Analysts are, however, divided over the issue of the Centre breaching its FY23 fiscal deficit target of 6.4% of GDP.

Recently, the government extended a free ration scheme by another three months, in effect, taking an additional burden of Rs 44,762 crore.

Nayar said there are several “upside risks” to the fiscal deficit target of Rs. 16.6 trillion (6.4% of GDP) for FY23, emanating from the need for additional spending on food and fertilizer subsidies, the revenue loss to the Centre on account of the excise duty cut, etc.

However, a large part of this would be absorbed by higher-than-estimated non-excise taxes, savings on account of lower wheat procurement and the windfall tax on domestic crude oil output and export duties on petroleum products. The gains will limit the extent of the overshoot in the Centre’s fiscal deficit in FY23 relative to the budget estimates to around Rs 1 trillion, she said.

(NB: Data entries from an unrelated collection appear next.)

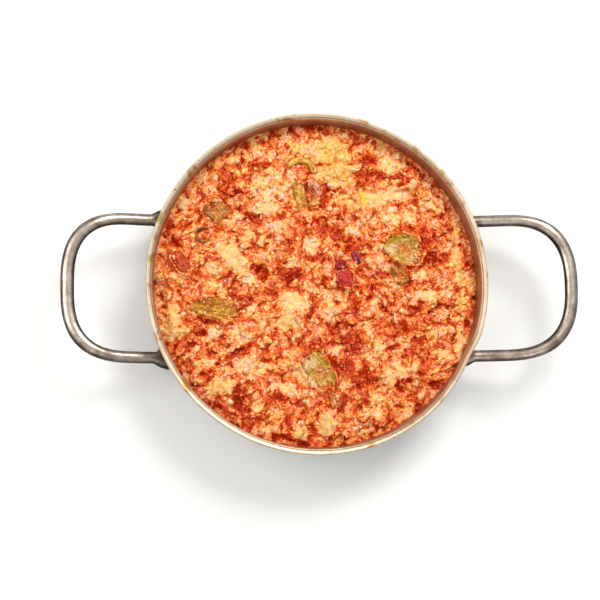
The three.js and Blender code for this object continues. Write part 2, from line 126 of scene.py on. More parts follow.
def addPiece(name, points, quads, tris, material, attributes=None):
    # Puts arrays of points (mm) and faces into a smooth mesh that rides on the body
    mesh = bpy.data.meshes.new(name)
    points = np.asarray(points, float).reshape(-1, 3) * mm
    loops = np.concatenate([quads.ravel(), tris.ravel()]).astype(np.int32)
    sizes = np.concatenate([np.full(len(quads), 4), np.full(len(tris), 3)]).astype(np.int32)
    starts = np.concatenate([[0], np.cumsum(sizes)[:-1]]).astype(np.int32)
    mesh.vertices.add(len(points))
    mesh.vertices.foreach_set("co", points.astype(np.float32).ravel())
    mesh.loops.add(len(loops))
    mesh.loops.foreach_set("vertex_index", loops)
    mesh.polygons.add(len(sizes))
    mesh.polygons.foreach_set("loop_start", starts)
    mesh.polygons.foreach_set("loop_total", sizes)
    mesh.polygons.foreach_set("use_smooth", np.ones(len(sizes), bool))
    for key, values in (attributes or {}).items():
        layer = mesh.attributes.new(key, "FLOAT", "POINT")
        layer.data.foreach_set("value", np.asarray(values, np.float32).ravel())
    mesh.update(calc_edges=True)
    mesh.validate()
    piece = bpy.data.objects.new(name, mesh)
    bpy.context.collection.objects.link(piece)
    mesh.materials.append(material)
    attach(piece, "root")
    print(f"{name}: {len(quads) * 2 + len(tris)} triangles")
    return piece


def withPoles(rings):
    # Closes an array of rings at both ends with the middle of the first and of the last ring
    return np.concatenate([rings[0].mean(0)[None], rings.reshape(-1, 3), rings[-1].mean(0)[None]])


def perRing(values, columns):
    # A value for each ring spread over its points, with one for each pole
    return np.concatenate([values[:1], np.repeat(values, columns), values[-1:]])


# Materials from nodes

def hexColour(text):
    # The linear colour of a screen colour such as "#e07030"
    screen = np.array([int(text[k:k + 2], 16) / 255 for k in (1, 3, 5)])
    linear = np.where(screen <= 0.04045, screen / 12.92, ((screen + 0.055) / 1.055) ** 2.4)
    return (*linear.tolist(), 1.0)


def node(tree, kind, inputs=None, **settings):
    # Adds a node, sets its options, then links or sets its inputs
    made = tree.nodes.new("ShaderNode" + kind)
    for key, value in settings.items():
        setattr(made, key, value)
    for key, value in (inputs or {}).items():
        if isinstance(value, bpy.types.NodeSocket):
            tree.links.new(value, made.inputs[key])
        else:
            made.inputs[key].default_value = value
    return made


def newMaterial(name, **settings):
    # A material whose shader has the given values, its socket names written without spaces
    material = bpy.data.materials.new(name)
    material.use_nodes = True
    shader = material.node_tree.nodes["Principled BSDF"]
    for socket in shader.inputs:
        key = socket.name.replace(" ", "")
        if key in settings:
            socket.default_value = settings[key]
    return material, material.node_tree, shader


def place(tree):
    # The position on the piece, in metres
    return node(tree, "TexCoord").outputs["Object"]


def stretched(tree, scale):
    # The position with each axis scaled: a scale under 1 draws a pattern out along its axis
    return node(tree, "Mapping", {"Vector": place(tree), "Scale": scale}).outputs[0]


def noiseOf(tree, size, detail=3.0, roughness=0.6, vector=None, distortion=0.0):
    # Noise about 0.5, in lumps of about a size in mm
    inputs = {"Vector": vector or place(tree), "Scale": 1 / (size * mm), "Detail": detail,
              "Roughness": roughness, "Distortion": distortion}
    return node(tree, "TexNoise", inputs).outputs["Fac"]


def calc(tree, operation, first, second=0.0, clamp=False):
    # One step of arithmetic, held from 0 to 1 if clamped
    return node(tree, "Math", {0: first, 1: second}, operation=operation, use_clamp=clamp).outputs[0]


def spread(tree, value, low, high, outLow=0.0, outHigh=1.0):
    # Stretches the range from low to high to that from outLow to outHigh, held at its ends
    inputs = {"Value": value, "From Min": low, "From Max": high, "To Min": outLow, "To Max": outHigh}
    return node(tree, "MapRange", inputs).outputs[0]


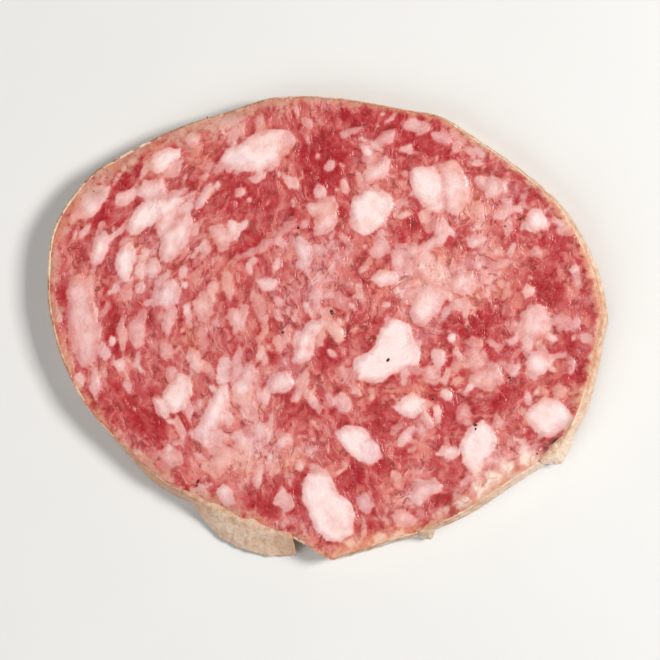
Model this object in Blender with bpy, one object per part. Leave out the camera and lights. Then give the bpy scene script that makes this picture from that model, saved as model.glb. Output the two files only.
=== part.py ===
"""One slice of coarse-cut cured sausage in its natural skin, lying flat on a cut face.

Metres, +Z up. The origin is the middle of the slice's box, on the plane that the slice rests on. +X runs along
the slice's longer width. The sausage was cut a little on the slant, so its side leans out towards the lower right,
where the skin shows from above. It shows at the lower left too, where it has slackened and stands away from the
shrunken meat. Beyond that it has come loose altogether, in a flap that ends in a tear.
"""

import math

import bmesh
import bpy
import numpy as np
from mathutils import Vector

MM = 0.001

THICKNESS = 3.6 * MM
SLANT = Vector((1.5 * MM, -0.45 * MM))  # how far the side leans out from the top face to the underside
EDGE_ROUND = 0.15 * MM  # the cut edge is this far inside the widest line of the skin
SLACK_INSET = 1.3 * MM  # the cut face stops this much sooner where the skin has slackened
SLACK_BEARING = math.radians(224)
SLACK_SPREAD = math.radians(22)
SIDE_BULGE = 0.12 * MM
SKIN_LIP = 0.08 * MM  # the skin's cut edge stands above the dried meat
RIM_FADE = 0.06  # the cut face's relief fades over this share of the way in from the edge
CURL = 0.9 * MM  # the slice curls up at two opposite edges as it dries
CURL_BEARING = math.radians(155)
FLAT_SHARE = 0.6  # the underside is flat out to this share of the way to the edge

FAT_RISE = 0.4 * MM  # the lean dries and shrinks, so that the fat stands out
FAT_STEEPNESS = 3  # how sharply a piece of fat rises at its border
CRAG_DEPTH = 0.08 * MM
KNIFE_WAVE = 0.07 * MM
KNIFE_SPACING = 4.2 * MM  # one knife wave follows another at 2 pi times this
KNIFE_WANDER = 19 * MM  # the waves bend to and fro over 2 pi times this
KNIFE_BEND = 1.7  # radians

AROUND = 208  # a multiple of four, so that a square grid fills the cut face
RIM_SHARES = (1.0, 0.985, 0.955)
UNDER_RINGS = 3
SIDE_ROWS = 4
CURVE_STEPS = 40  # points between two of the hand-placed points of the edge

FLAP_ROOT = 1.0 * MM  # a flap starts this far inside the side
FLAP_THICK = 0.6 * MM
FLAP_FALL = 1.3  # above 1, a flap falls more steeply further out
FLAP_RIPPLE = 0.12 * MM
FLAP_RIPPLE_TURN = (9.0, 2.0)  # how many radians of the ripple fit along a flap and down it
FLAP_GRID = (18, 4)
SHARP_ANGLE = math.radians(50)

# The outer edge of the skin, seen from above, anticlockwise from the right, in millimetres.
EDGE = [
    (36.0, 1.8), (34.7, 7.9), (31.0, 14.9), (25.6, 20.0), (19.5, 24.3), (14.5, 27.2), (7.6, 28.6), (0.0, 29.8),
    (-7.2, 29.7), (-12.6, 28.0), (-19.4, 25.8), (-26.2, 22.5), (-31.3, 18.9), (-35.2, 12.9), (-36.0, 6.7),
    (-35.6, 1.2), (-33.8, -5.0), (-31.2, -10.2), (-27.0, -15.5), (-22.6, -20.0), (-17.4, -22.7), (-11.0, -25.0),
    (-4.8, -26.8), (-0.4, -29.2), (2.4, -29.3), (8.8, -27.4), (12.6, -26.3), (18.2, -23.8), (24.3, -19.8),
    (29.2, -16.4), (32.4, -12.4), (34.4, -6.8), (35.5, -1.2),
]

# The largest pieces of fat in the cut face: middle x and y, length and width in millimetres, and turn in degrees.
FAT = [
    (5.4, 15.4, 7.6, 5.4, 78), (7.4, -2.9, 9.6, 5.8, 38), (-0.6, -22.2, 9.2, 6.4, -58), (-9.3, 22.2, 8.4, 4.2, 24),
    (14.1, 18.5, 7.6, 6.8, -50), (19.5, -15.0, 5.8, 5.4, 40), (3.9, -15.0, 6.6, 3.5, -40),
    (27.7, -11.3, 5.6, 4.8, 20), (26.5, -4.6, 4.4, 3.9, 70), (10.3, -9.8, 4.4, 3.5, 0),
    (-19.4, -8.8, 5.8, 4.1, 68), (-14.2, -10.3, 7.6, 3.0, 64),
    (-20.9, 21.5, 4.7, 2.6, 14), (-26.2, 8.6, 4.7, 2.3, 84), (-29.4, 9.8, 5.2, 2.8, 64), (-31.4, 1.1, 12.0, 3.9, -78),
    (-23.4, 16.0, 7.0, 5.4, 32), (-19.7, 11.0, 8.4, 4.8, 64), (-20.4, 4.6, 3.5, 3.5, 0), (-3.6, 9.8, 4.6, 2.6, 82),
    (-14.2, 11.8, 4.4, 2.5, -66), (26.2, 14.0, 3.4, 3.0, 60), (13.1, 3.1, 7.8, 6.4, 50), (-17.2, -3.6, 3.9, 2.9, -58),
    (-1.8, -0.9, 6.4, 2.6, 52), (-6.8, -6.8, 3.6, 3.0, 20), (-0.3, 15.4, 4.8, 4.2, 0), (21.0, 18.2, 3.6, 3.3, 0),
]

# Where the skin has come loose: first and last bearing in degrees, how many degrees further round the torn end
# lies at the free edge, the heights of the root and the free edge in millimetres, and how far out the free edge
# lies, in millimetres, at these shares of the length.
LOOSE_SKIN = {
    "long flap": (
        (228.5, 258.8), 4.2, (3.1, 0.55),
        [
            (0, 0.1), (0.1, 0.6), (0.2, 1.3), (0.3, 2.05), (0.45, 2.95), (0.6, 3.3), (0.72, 3.3), (0.85, 2.95),
            (1, 1.95),
        ],
    ),
    "tatter": ((293.5, 298.0), 0.0, (1.9, 0.8), [(0, 0.05), (0.5, 0.75), (1, 0.05)]),
    "corner": ((330.0, 337.5), 0.0, (2.0, 0.9), [(0, 0.15), (0.12, 0.8), (0.35, 0.57), (0.6, 0.35), (1, 0.15)]),
}

CRAG_WAVES = 14
CRAG_LENGTHS = (3.2 * MM, 9.0 * MM)
SEED = 27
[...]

Despite about Rs 1 trillion tax revenue loss due to a reduction in excise duty on petrol-diesel and import duties on select raw materials, the centre’s net tax revenues could exceed the FY23 budget target by about Rs 2 trillion due to buoyancy in direct taxes and goods and services taxes, sources said. On the non-taxes side, dividends from CPSEs could also exceed the budget target by Rs 10,000-20,000 crore in FY23.